Many Republicans sincerely believe their stance on the guns is fundamental to the character of America itself. The National Rifle Association maintains a dominant role in Republican politics, and can also threaten Senate Democrats facing re-election in red states in this year’s midterm elections.
Republicans, such as Ted Cruz, also immediately equate any modest efforts at gun control or attempts to ban the sale of the most powerful weapons to a bid to crush the constitutional right to bear arms and there’s no political incentive for Republicans on Capitol Hill or the White House to take a risky move away from the GOP base on guns.
But many liberals from cities and urban areas have never touched a gun or gone hunting and despair at the government’s inability to ban assault rifles, limit magazines and improve background checks. They have more in common with people in other Western nations who view America’s gun laws as baffling than their conservative compatriots.
Gun control advocates also often note that for conservatives, guns are an existential issue and can motivate them to go to the polls. It’s not always the case for liberal gun control advocates.

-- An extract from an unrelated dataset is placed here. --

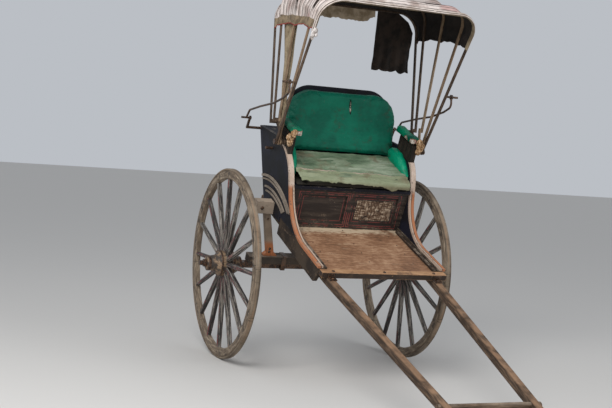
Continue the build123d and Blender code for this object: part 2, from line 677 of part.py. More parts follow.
# Cloth between neighbouring bows, turned about the pins so that it folds over what is behind
# it, and the curtain that hangs from the rear bow's left half


def round_pin(row):
    """Where the top of a bow is, in degrees forward about the pin."""
    angle, top, behind = row
    return angle - degrees(atan2(behind, top))


for i in range(front):
    angle, top, behind = BOWS[i + 1]
    gap = CLOTH_GAP + BOW_WIDTH / 2 * behind / top
    half_width = BOW_INNER_HALF_WIDTH + CLOTH_GAP + CLOTH_THICKNESS + CLOTH_PITCH * i
    section = Pos(0, behind, 0) * u_band(half_width, top + gap + CLOTH_THICKNESS, CLOTH_FOOT[i], CLOTH_THICKNESS)
    sheet = revolve(section, Axis.X, round_pin(BOWS[i]) - round_pin(BOWS[i + 1]))
    parts["hood_cloth_%d" % (i + 1)] = at_pivot(sheet, angle)
curtain_outline = [(x, CLOTH_THICKNESS / 2, -drop) for x, drop in CURTAIN_EDGE]
for x, _ in (CURTAIN_EDGE[-1], CURTAIN_EDGE[0]):
    curtain_outline.append((x, CLOTH_THICKNESS / 2, -CURTAIN_LENGTH))
curtain = extrude(Face(Wire.make_polygon(curtain_outline)), amount=CLOTH_THICKNESS, dir=(0, -1, 0))
rear_angle, rear_top, rear_behind = BOWS[0]
hung = Pos(0, rear_behind, rear_top - BOW_THICKNESS - CLOTH_GAP) * curtain.rotate(Axis.X, CURTAIN_LEAN)
parts["rear_curtain"] = at_pivot(hung, rear_angle)


# Stays: from the front bow back to the rear corner of the body, drawn in the side view
front_angle = radians(BOWS[-1][0])
stay_pin_y = HOOD_PIVOT_Y - STAY_PIVOT_RADIUS * sin(front_angle)
stay_pin_z = HOOD_PIVOT_Z + STAY_PIVOT_RADIUS * cos(front_angle)


def stay():
    x = BOW_HALF_WIDTH + STAY_GAP + STAY_EYE_THICKNESS / 2
    points = [Vector(x, stay_pin_y + back, stay_pin_z + up) for back, up in STAY_ROUTE]
    route = FilletPolyline(*points, radius=34)
    section = Plane(points[0], z_dir=route % 0)
    rod = sweep(section * Circle(STAY_RADIUS), route)
    across = Rot(0, 90, 0)
    eye = Pos(*points[0]) * across * Cylinder(STAY_EYE_RADIUS, STAY_EYE_THICKNESS)
    handle = Pos(*points[-1]) * across * Cylinder(STAY_RADIUS, STAY_HANDLE)
    hole = Pos(*points[0]) * across * Cylinder(STAY_PIN_RADIUS + RUNNING_GAP, 4 * STAY_EYE_THICKNESS)
    return rod + eye + handle - hole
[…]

Historically, tumultuous societal change — that modifications to gun laws might represent — has required incremental steps over decades, as in the fight for civil rights or equality for same-sex couples. There is evidence to show that in the case of guns momentum has been the other way: The assault weapons ban introduced in the 1990s was allowed to expire in 2004.
The Florida massacre is unlikely to shift the political terrain.
“I gave absolutely no faith in our Congress or elected officials to do anything,” former Philadelphia Police Commissioner Charles Ramsey told CNN’s Jake Tapper on Wednesday.
Or as Melissa Falkowski, a teacher who hid 19 students in a closet as Nikolas Cruz opened fire, put it on CNN Wednesday: “Society failed those people today.”